Her severance check was on her desk the next morning.
She got a job in a nursing home after that, just something to tide her over until she could get her widow's Social Security.
Her drinking was one of the reasons I applied for a university fairly far from home. She and I had NEVER gotten along, even when I was little, but after Dad was gone (he had been the peacemaker) and she started drinking, she was intolerable.
She fell and broke a hip (probably drunk at the time) and had to go into a nursing home. For the last decade or so of her life, she remained in some sort of care facility. Nobody would bring her cigarettes or booze, so she had to quit both, cold turkey. That must have been brutal, both for her, and for the people who had to take care of her. She could be EXCEEDINGLY abusive, verbally. Fortunately, I lived hundreds of miles away at that time, and did not have to endure the abuse I'm sure she dished out to everyone else.

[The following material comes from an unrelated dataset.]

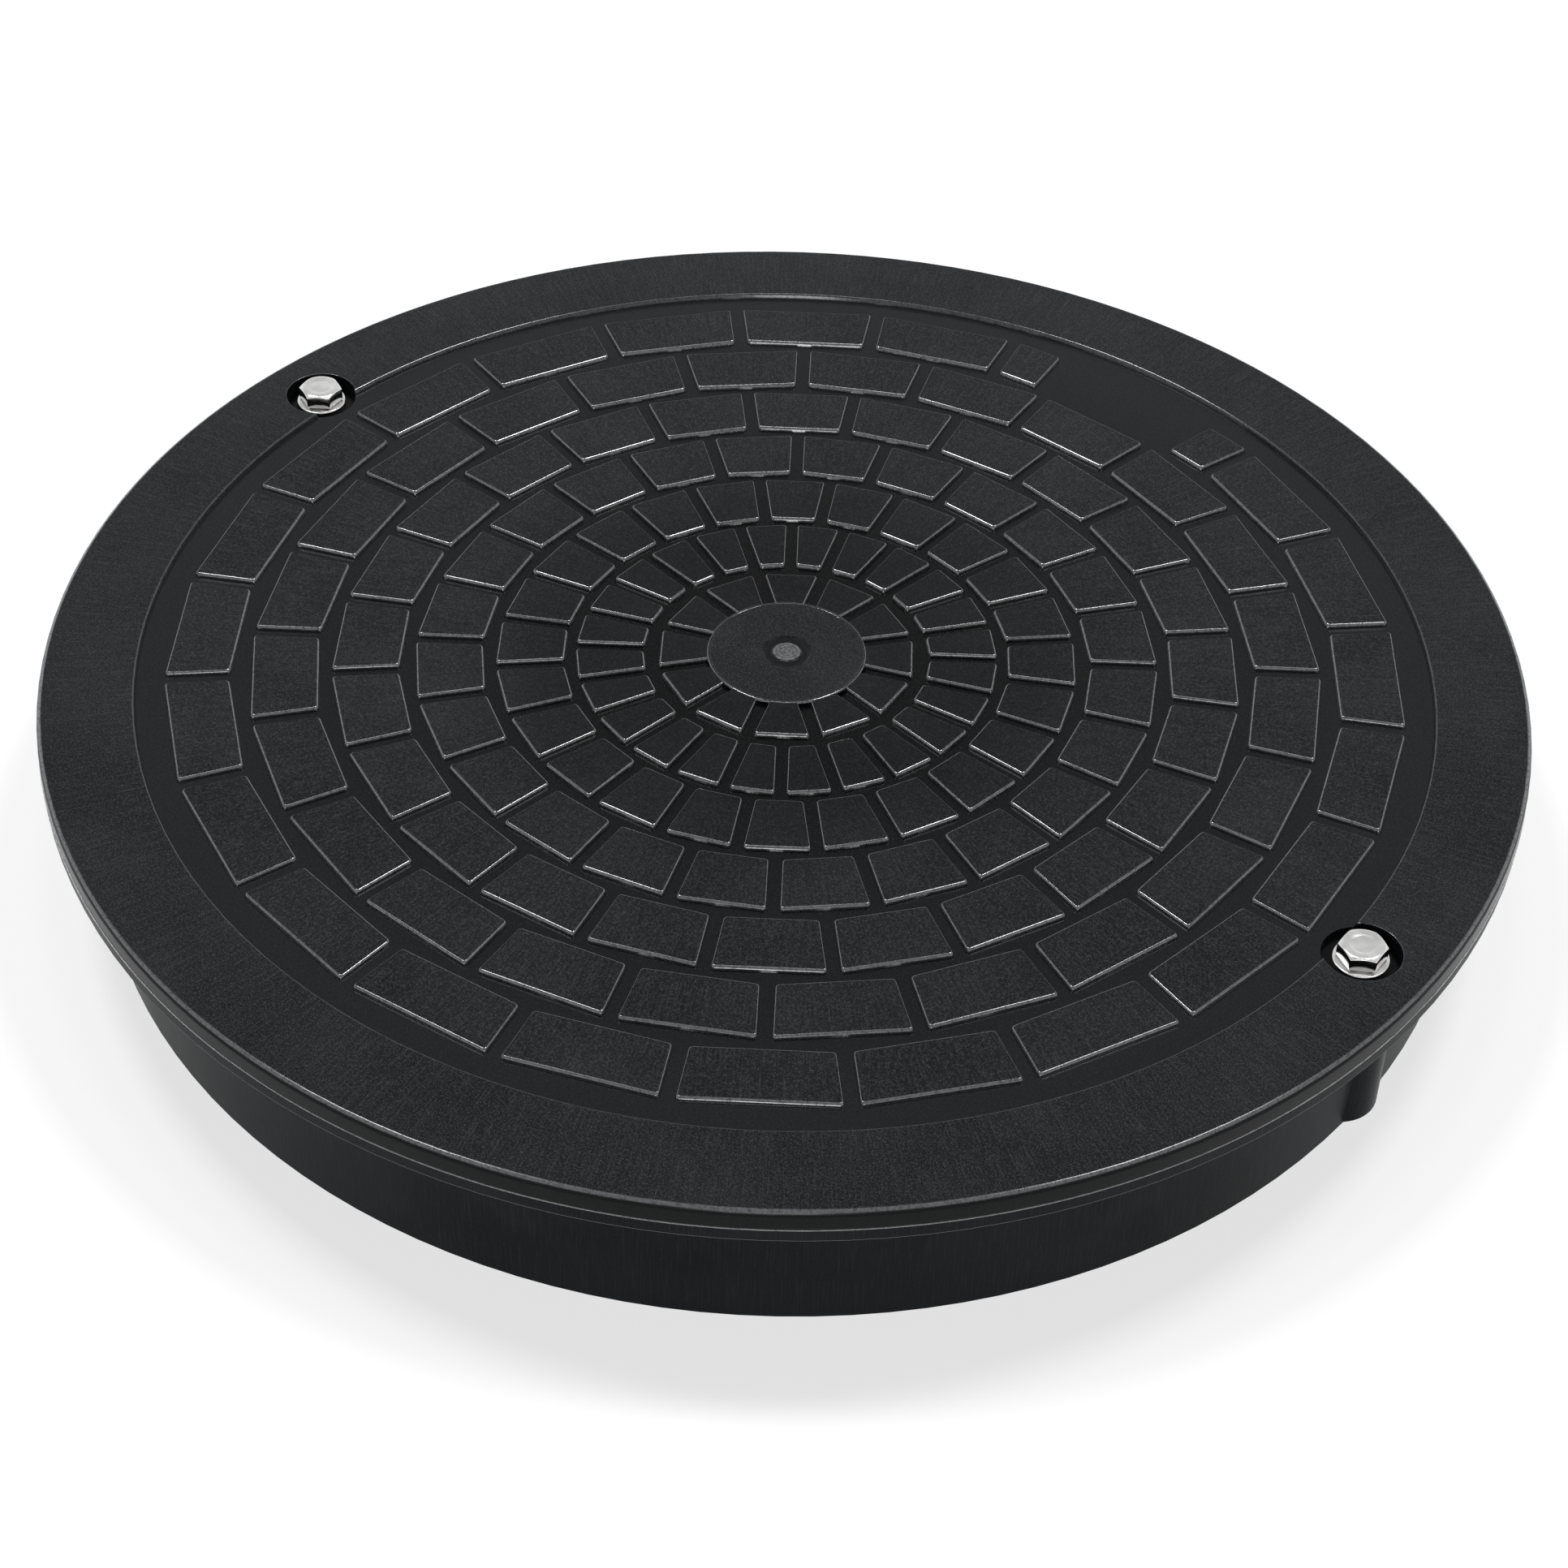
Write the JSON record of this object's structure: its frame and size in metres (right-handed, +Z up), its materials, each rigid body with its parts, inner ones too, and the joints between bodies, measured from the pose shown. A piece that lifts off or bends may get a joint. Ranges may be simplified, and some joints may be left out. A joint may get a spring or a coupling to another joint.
{
  "type": "manhole cover",
  "caption": "Round black plastic manhole cover with a raised brick grip pattern, bolted to a flanged frame that sits on a riser pipe",
  "frame": {"origin": "On the centre line of the round frame, at the lower edge of its skirt", "axes": "+Z points up, out of the ground; +X points at the right bolt; +Y points at the bare panel of the brick pattern"},
  "size_m": [0.47, 0.47, 0.0633],
  "materials": {
    "lid_plastic": "moulded, matt, with fine radial flow streaks",
    "frame_plastic": "moulded, matt",
    "bolt_zinc": "bright zinc plated",
    "washer_zinc": "bright zinc plated",
    "insert_brass": "turned"
  },
  "bodies": {
    "frame": {"frame": "frame_plastic", "insert_right": "insert_brass", "insert_left": "insert_brass"},
    "lid": {"lid": "lid_plastic"},
    "washer_right": {"washer_right": "washer_zinc"},
    "bolt_right": {"bolt_right": "bolt_zinc"},
    "washer_left": {"washer_left": "washer_zinc"},
    "bolt_left": {"bolt_left": "bolt_zinc"}
  },
  "joints": [
    {"name": "lid_lift", "type": "slide", "parent": "frame", "child": "lid", "axis": [0, 0, 1], "range_m": [0, 0.04]},
    {"name": "bolt_right_rise", "type": "slide", "parent": "lid", "child": "washer_right", "axis": [0, 0, 1], "range_m": [0, 0.026]},
    {"name": "bolt_right_turn", "type": "hinge", "parent": "washer_right", "child": "bolt_right", "pos_m": [0.21244, 0.00482, 0.058], "axis": [0, 0, 1], "range_deg": [0, 7470]},
    {"name": "bolt_left_rise", "type": "slide", "parent": "lid", "child": "washer_left", "axis": [0, 0, 1], "range_m": [0, 0.026]},
    {"name": "bolt_left_turn", "type": "hinge", "parent": "washer_left", "child": "bolt_left", "pos_m": [-0.21249, 0.00185, 0.058], "axis": [0, 0, 1], "range_deg": [0, 7470]}
  ],
  "couplings": [
    {"joint": "bolt_right_rise", "follows": "bolt_right_turn", "m_per_rad": 0.00019894},
    {"joint": "bolt_left_rise", "follows": "bolt_left_turn", "m_per_rad": 0.00019894}
  ]
}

Whenever she had to have surgery, I would come home from school to be with her, and I would always let the surgeon know - either verbally or via a note slipped into his hand - that she was a VERY heavy drinker and to please be aware of that at the time of surgery. Frequently, when the surgeon would come out to the waiting room to let me know how things went, he would thank me for letting him know about her drinking. It affected her metabolism and what medicines they could give her.
I tried often to talk her into going to AA. Her first line: "It's nobody else's business." And then the killer, which I consider diagnostic all by itself: "I can quit any time I want to." Yeah. Right.
I was very cautious when I first tried alcohol. If I had discovered any kind of compulsion to keep drinking, I would have stopped, immediately. But fortunately, I did not inherit that gene. I am able to enjoy a single drink with dinner and let it go at that. (And nowadays, I'm not supposed to drink ANY alcohol, but on special occasions I may have a wee snort!)